SIP is an abbreviation for a systematic investment plan. It is a method for investing in mutual funds. SIPs are beneficial when you are short on lump sum money or do not want to invest all your savings. Lump-sum investment may not be the best way out there since markets fluctuate frequently. In SIPs, you do not have to invest a lump sum. Instead, you can systematically invest over a period of time. The amount and time for investing in SIPs depend on your capabilities. The timeline may vary from weeks to months and quarters. Whenever you invest in a mutual fund through an SIP, you buy a specific number of fund units. This number corresponds to the amount that you have invested. There is no need to time markets while investing through a SIP since you will benefit from bullish and bearish market trends.
How to invest in SIP?
if you plan to invest in SIP, you should invest 50% of your money over a period of time. You should follow several steps to start investing in SIP:
- Understanding risk appetite and investment objective: First, you must understand how much loss you can bear. This will depend on factors such as your age, financial obligations and savings. Remember if your investment objective is higher returns, you should invest more funds.
- Choosing an SIP mutual fund: When choosing an SIP, consider your risk profile and financial goals.
- Completing the formalities: Fill up the application form. After that, you must fill up the ECS form if you are starting an SIP online. If you want to opt for offline mode, you can submit the cheque for the monthly SIP amount. Submit a cancelled cheque and fill up the KYC form.
- Decide the SIP schedule: You need to decide on a schedule to pay the instalments for the SIP. You can choose if you want to make monthly or quarterly payments.
Benefits of Investing in SIPs
Systematic Investment Plans (SIPs) are a way to invest money in mutual funds, and they come with the following benefits.
Small Start: You can begin with a little amount of money, sometimes as low as a few hundred rupees. It's like saving part of your allowance or pocket money regularly.
- Discipline: It helps you make saving a habit. Just like you might set aside time for homework or playing a sport regularly, SIPs make you invest money regularly.
- Less Stress About Timing: You don't need to worry about the best time to invest. Whether the stock market is up or down, you keep investing, which can actually work out better in the long run.
- Benefit From Averaging: When the market is down, your regular investment buys more units of the mutual fund, and when it's high, you buy fewer. Over time, this can average out the cost of your investment.
- Power of Compounding: Think of it as a snowball effect; the money you invest grows over time because you earn returns not only on the initial investment but also on the returns that investment has already made. The earlier you start, the bigger the snowball gets.

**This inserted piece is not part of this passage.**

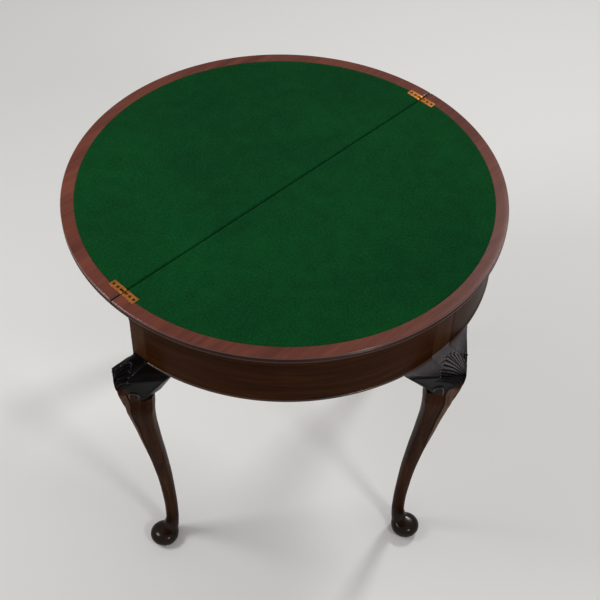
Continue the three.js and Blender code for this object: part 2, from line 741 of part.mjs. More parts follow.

- Flexibility: You can start or stop your SIP anytime without any penalty, and you can also change the amount you invest.
- No lump-sum requirement: Once you start investing in SIP, you do not have to invest the entire fund in a single go. This gives you an advantage in assessing the ROI on that particular mutual fund. Once you start investing in SIPs regularly, you start learning financial discipline.
- Goal-Oriented: Helps you save for your goals, like buying a bike, going on a trip, or even your college education, by estimating how much you need to save regularly to reach your goal.
FAQs
What happens if I don't have enough money for my SIP one month?
It's okay if you miss one because there's not enough money in your account. There's usually no penalty, but try to keep it regular for the best results.
How do I pick the best SIP?
Look for one that fits what you're saving for, how much risk you're okay with, and how long you plan to save. It's like choosing a game strategy; what works best depends on the goal and the rules you're playing by.
Can I stop putting money into a SIP whenever I want?
Yes, you can stop your SIP anytime. Just tell the company or use the app you set it up with to stop the payments.
Who decides what to buy with the money in a mutual fund?
A professional, kind of like a coach, makes those decisions. They pick the investments they think will do the best.
What types of mutual funds are there?
There are many types, like teams for different sports. Some invest in companies (equity), some in loans or bonds (debt), and others in safe places to keep money (money market). Each type has a different goal and level of risk.
Why would I put my money in mutual funds?
Mutual funds can be a smart way to invest because you get a mix of different things, which can be safer than just one. Plus, you have a coach (fund manager) making decisions, and you can usually take your money out if you need to.
Are mutual funds safe?
Like any game, there's always a chance of losing. But some mutual funds are safer than others. Funds that lend money (debt funds) are generally safer than those that buy company shares (equity funds).